Task brief:
Copy all records verbatim.

Dataset:
────────────────

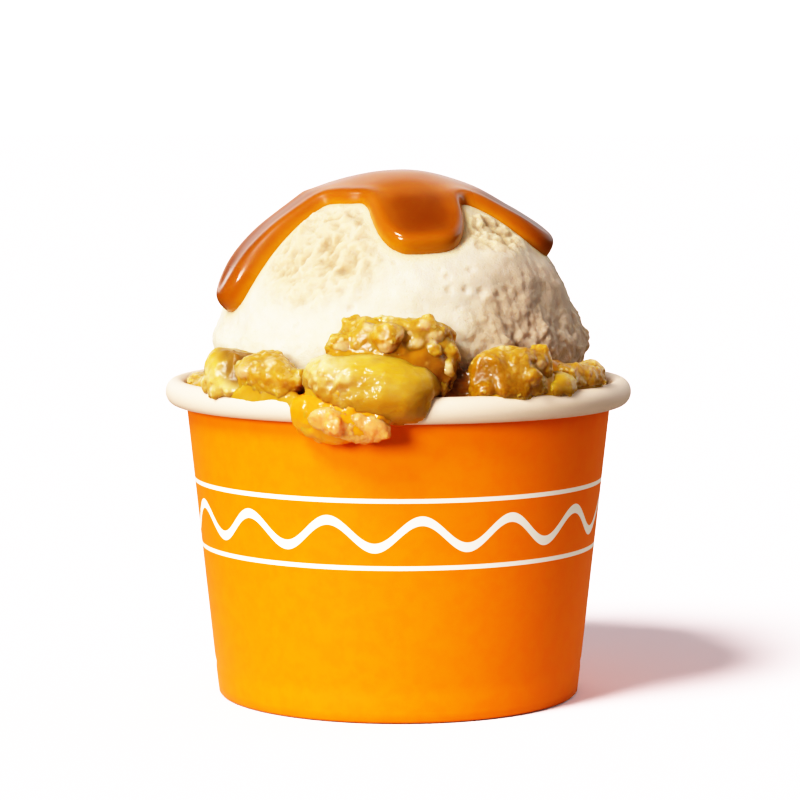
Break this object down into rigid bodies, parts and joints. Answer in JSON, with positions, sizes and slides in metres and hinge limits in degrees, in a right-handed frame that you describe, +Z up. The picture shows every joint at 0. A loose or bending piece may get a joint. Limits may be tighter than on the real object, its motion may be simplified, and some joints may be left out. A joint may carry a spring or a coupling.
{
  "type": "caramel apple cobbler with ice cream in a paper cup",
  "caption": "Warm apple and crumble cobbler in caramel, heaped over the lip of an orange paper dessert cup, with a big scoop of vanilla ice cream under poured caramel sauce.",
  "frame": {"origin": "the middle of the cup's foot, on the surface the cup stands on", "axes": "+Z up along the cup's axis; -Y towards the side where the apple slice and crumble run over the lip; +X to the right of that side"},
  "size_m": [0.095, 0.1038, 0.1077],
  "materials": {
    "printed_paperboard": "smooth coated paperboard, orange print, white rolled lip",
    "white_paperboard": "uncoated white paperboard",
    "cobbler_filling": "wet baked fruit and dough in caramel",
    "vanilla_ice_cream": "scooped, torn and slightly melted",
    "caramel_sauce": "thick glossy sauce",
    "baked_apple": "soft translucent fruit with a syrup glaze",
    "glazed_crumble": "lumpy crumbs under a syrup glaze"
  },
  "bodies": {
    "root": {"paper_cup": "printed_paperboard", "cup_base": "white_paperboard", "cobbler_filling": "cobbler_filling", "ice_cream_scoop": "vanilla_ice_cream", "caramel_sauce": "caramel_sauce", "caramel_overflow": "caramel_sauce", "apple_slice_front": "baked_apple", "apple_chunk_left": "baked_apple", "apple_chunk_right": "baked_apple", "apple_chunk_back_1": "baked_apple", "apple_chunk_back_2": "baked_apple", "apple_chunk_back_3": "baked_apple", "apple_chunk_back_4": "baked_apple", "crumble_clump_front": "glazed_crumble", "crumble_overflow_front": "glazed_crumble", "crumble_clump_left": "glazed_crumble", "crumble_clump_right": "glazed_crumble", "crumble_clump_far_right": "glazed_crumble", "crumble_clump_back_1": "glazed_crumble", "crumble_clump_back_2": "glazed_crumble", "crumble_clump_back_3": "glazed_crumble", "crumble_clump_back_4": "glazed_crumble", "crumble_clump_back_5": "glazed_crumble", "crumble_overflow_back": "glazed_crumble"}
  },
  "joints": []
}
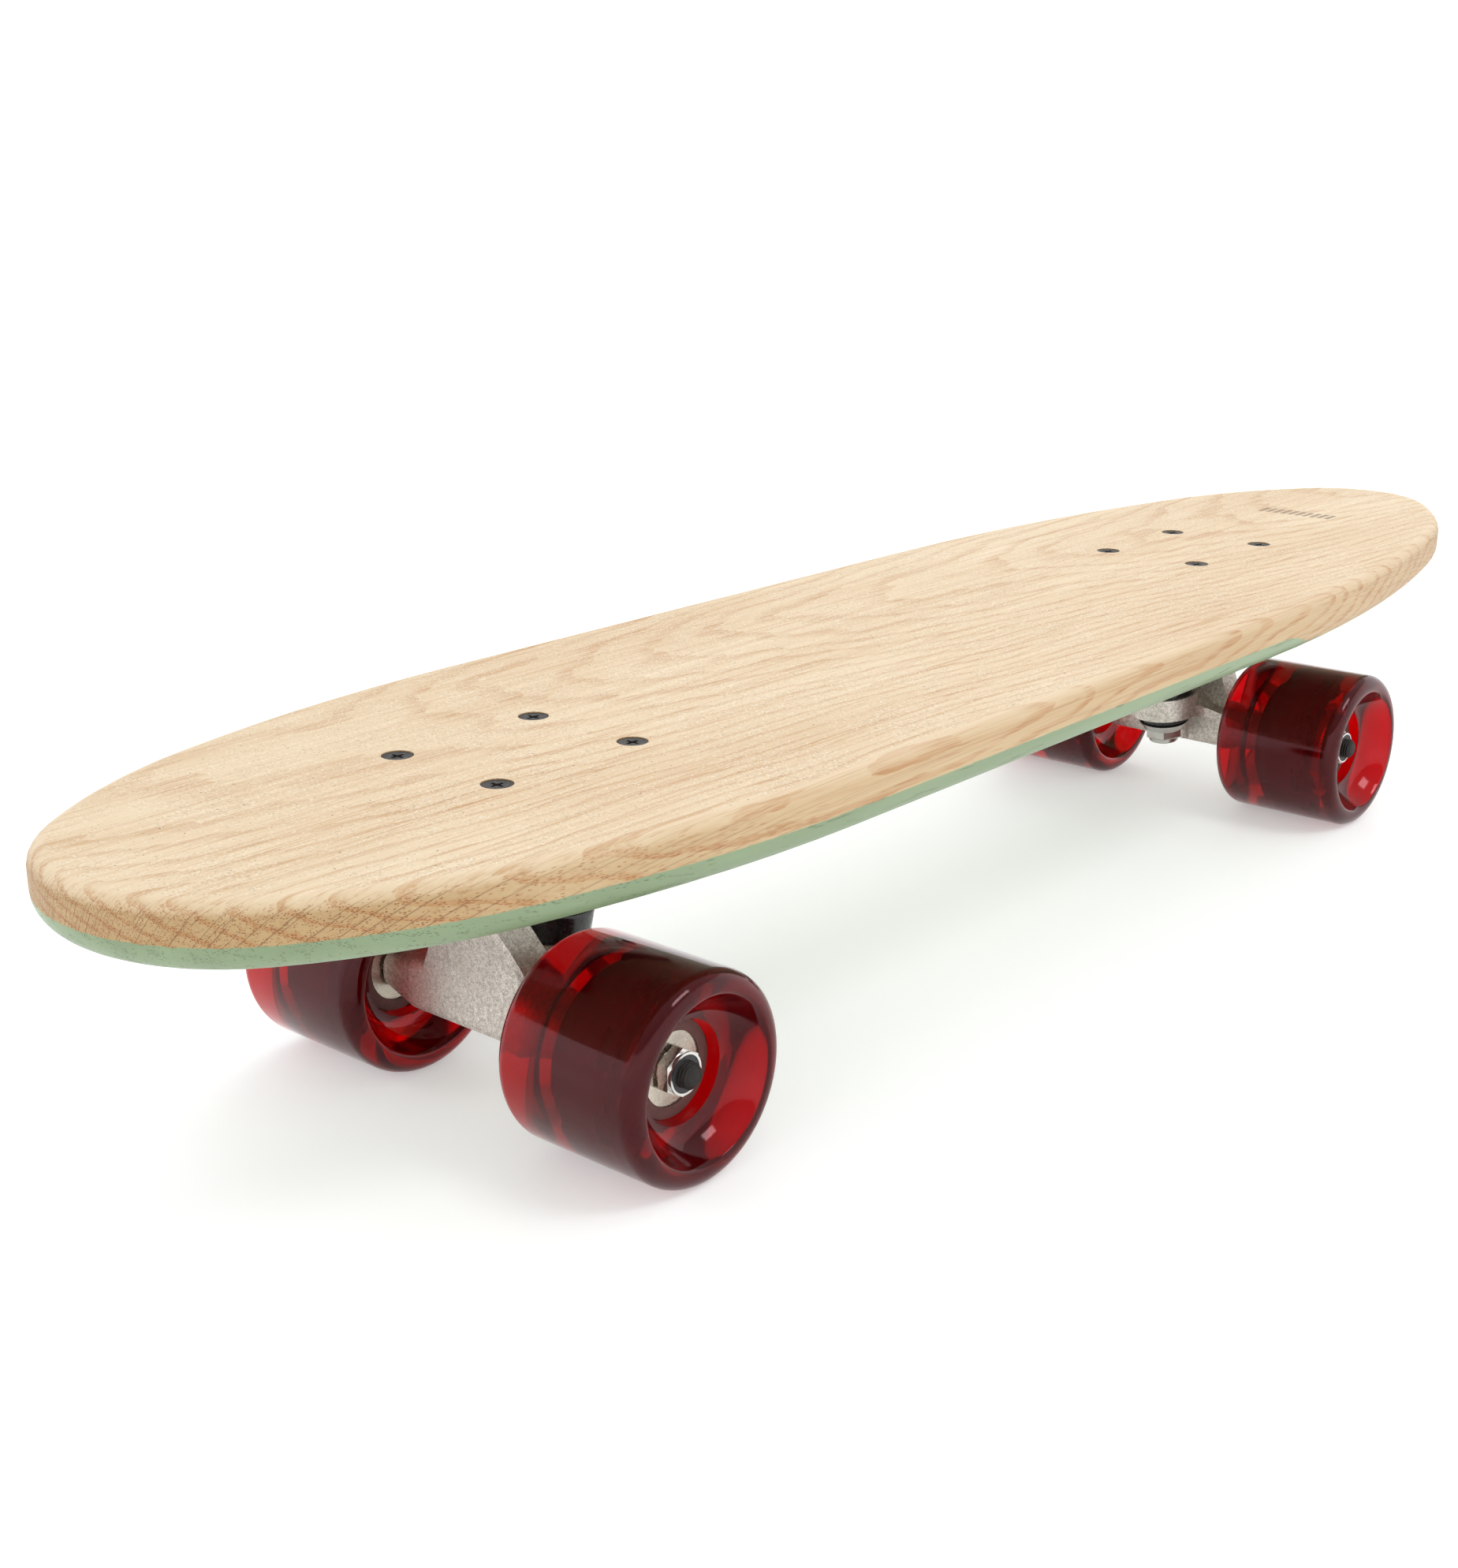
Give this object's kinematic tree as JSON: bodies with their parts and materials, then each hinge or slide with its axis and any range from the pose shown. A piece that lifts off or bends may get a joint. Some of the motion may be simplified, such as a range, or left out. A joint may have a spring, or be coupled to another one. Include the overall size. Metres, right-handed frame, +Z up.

────────────────

Result of this exercise:
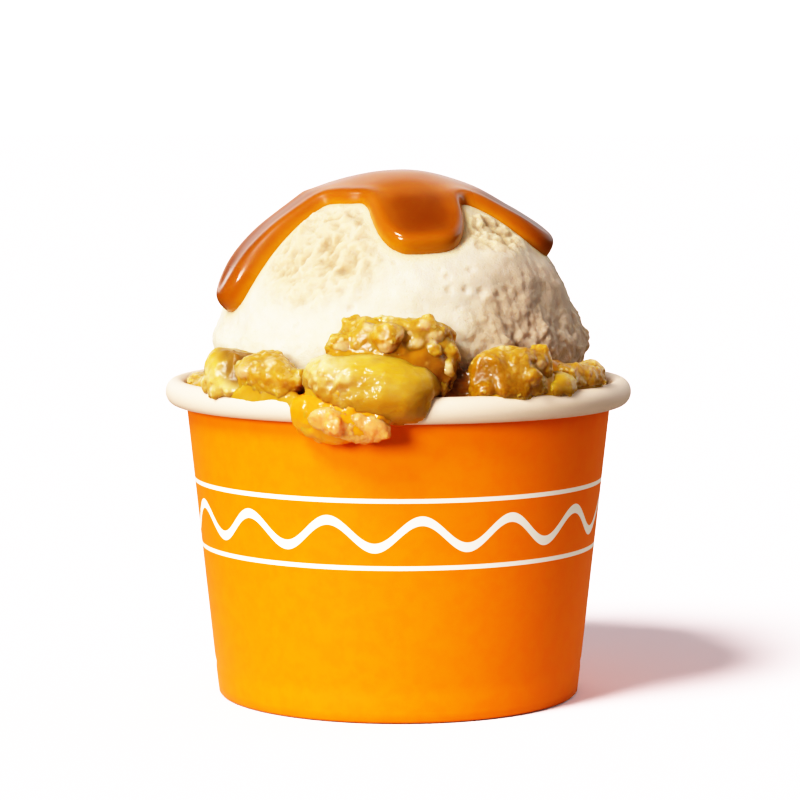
Break this object down into rigid bodies, parts and joints. Answer in JSON, with positions, sizes and slides in metres and hinge limits in degrees, in a right-handed frame that you describe, +Z up. The picture shows every joint at 0. A loose or bending piece may get a joint. Limits may be tighter than on the real object, its motion may be simplified, and some joints may be left out. A joint may carry a spring or a coupling.
{
  "type": "caramel apple cobbler with ice cream in a paper cup",
  "caption": "Warm apple and crumble cobbler in caramel, heaped over the lip of an orange paper dessert cup, with a big scoop of vanilla ice cream under poured caramel sauce.",
  "frame": {"origin": "the middle of the cup's foot, on the surface the cup stands on", "axes": "+Z up along the cup's axis; -Y towards the side where the apple slice and crumble run over the lip; +X to the right of that side"},
  "size_m": [0.095, 0.1038, 0.1077],
  "materials": {
    "printed_paperboard": "smooth coated paperboard, orange print, white rolled lip",
    "white_paperboard": "uncoated white paperboard",
    "cobbler_filling": "wet baked fruit and dough in caramel",
    "vanilla_ice_cream": "scooped, torn and slightly melted",
    "caramel_sauce": "thick glossy sauce",
    "baked_apple": "soft translucent fruit with a syrup glaze",
    "glazed_crumble": "lumpy crumbs under a syrup glaze"
  },
  "bodies": {
    "root": {"paper_cup": "printed_paperboard", "cup_base": "white_paperboard", "cobbler_filling": "cobbler_filling", "ice_cream_scoop": "vanilla_ice_cream", "caramel_sauce": "caramel_sauce", "caramel_overflow": "caramel_sauce", "apple_slice_front": "baked_apple", "apple_chunk_left": "baked_apple", "apple_chunk_right": "baked_apple", "apple_chunk_back_1": "baked_apple", "apple_chunk_back_2": "baked_apple", "apple_chunk_back_3": "baked_apple", "apple_chunk_back_4": "baked_apple", "crumble_clump_front": "glazed_crumble", "crumble_overflow_front": "glazed_crumble", "crumble_clump_left": "glazed_crumble", "crumble_clump_right": "glazed_crumble", "crumble_clump_far_right": "glazed_crumble", "crumble_clump_back_1": "glazed_crumble", "crumble_clump_back_2": "glazed_crumble", "crumble_clump_back_3": "glazed_crumble", "crumble_clump_back_4": "glazed_crumble", "crumble_clump_back_5": "glazed_crumble", "crumble_overflow_back": "glazed_crumble"}
  },
  "joints": []
}
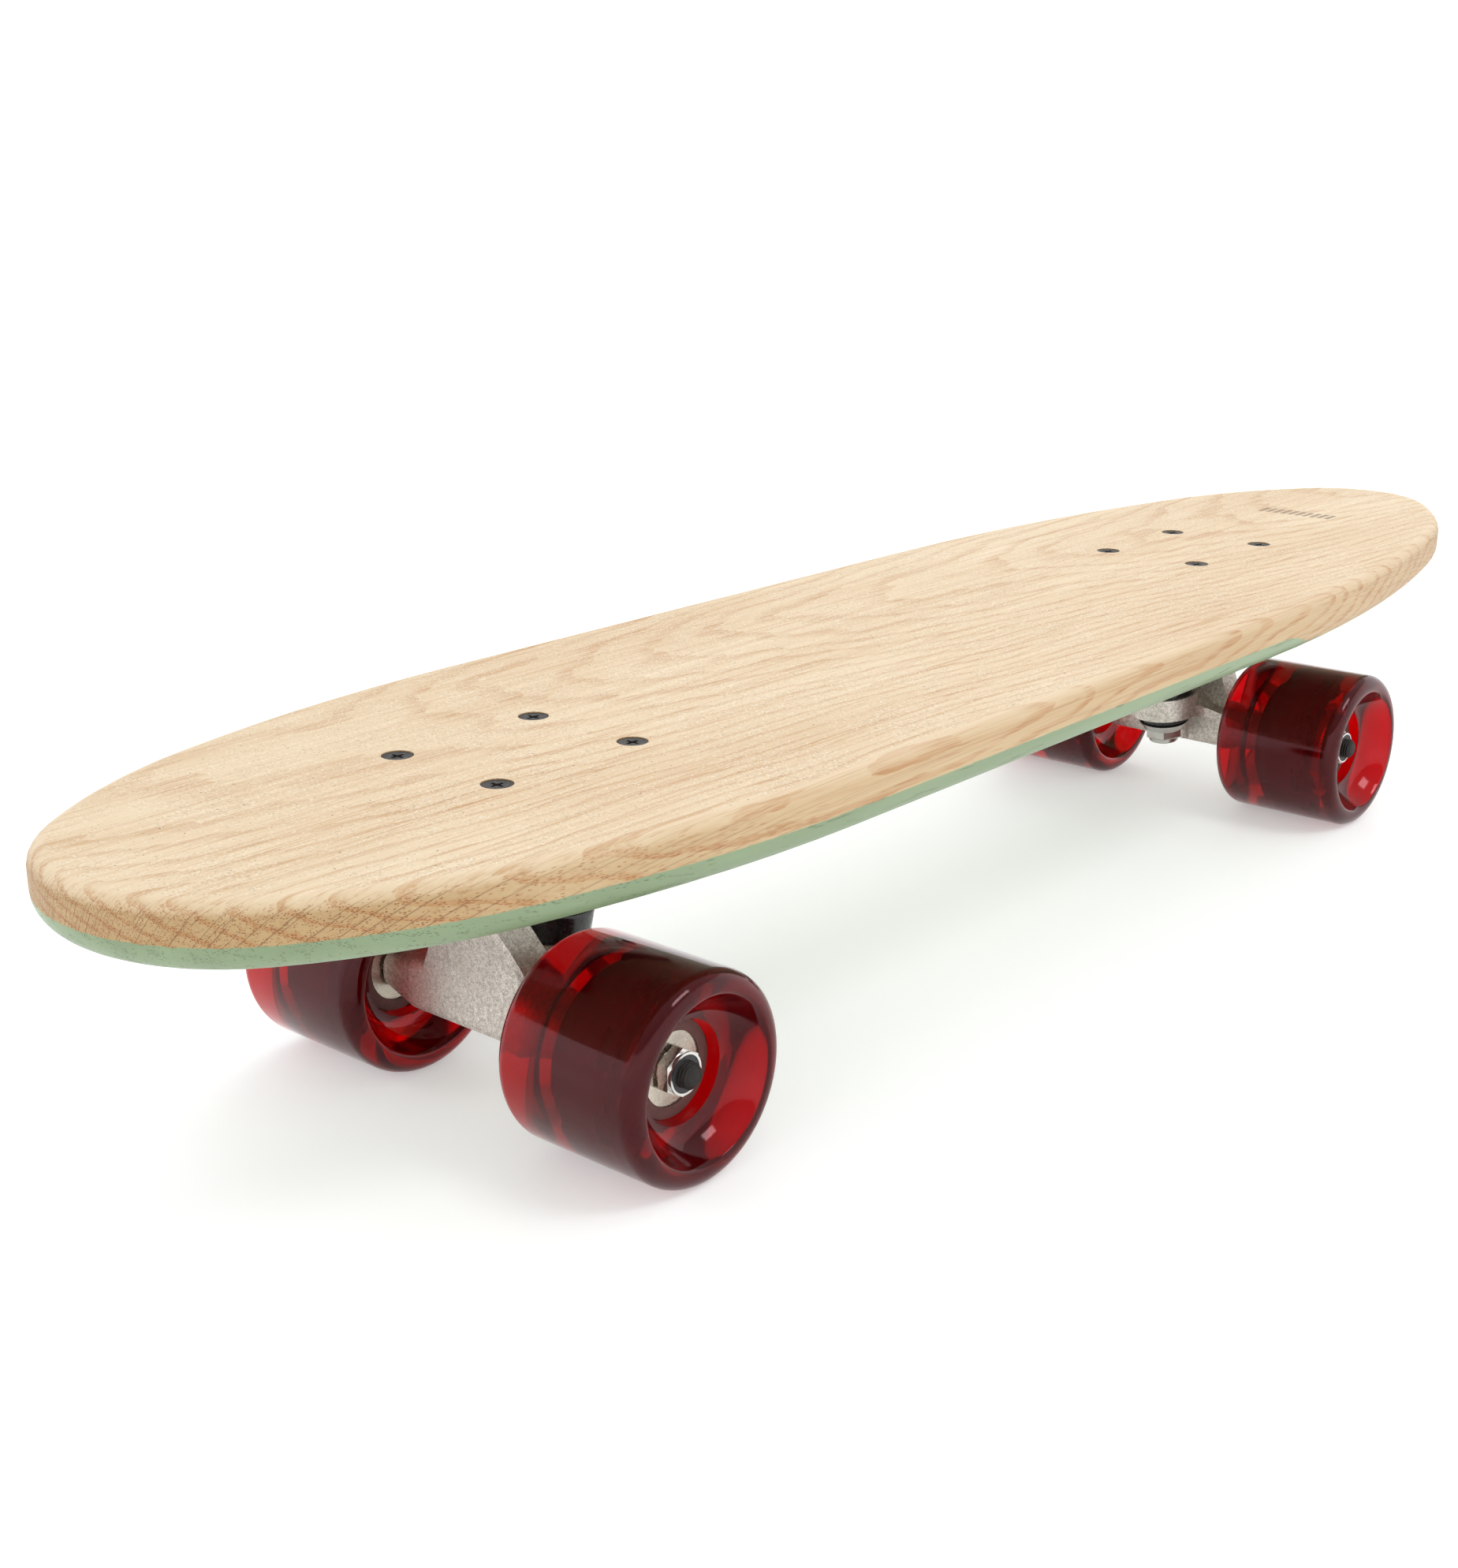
Give this object's kinematic tree as JSON: bodies with their parts and materials, then each hinge or slide with its axis and any range from the pose shown. A piece that lifts off or bends may get a joint. Some of the motion may be simplified, such as a range, or left out. A joint may have a spring, or be coupled to another one. Include the overall size. Metres, right-handed frame, +Z up.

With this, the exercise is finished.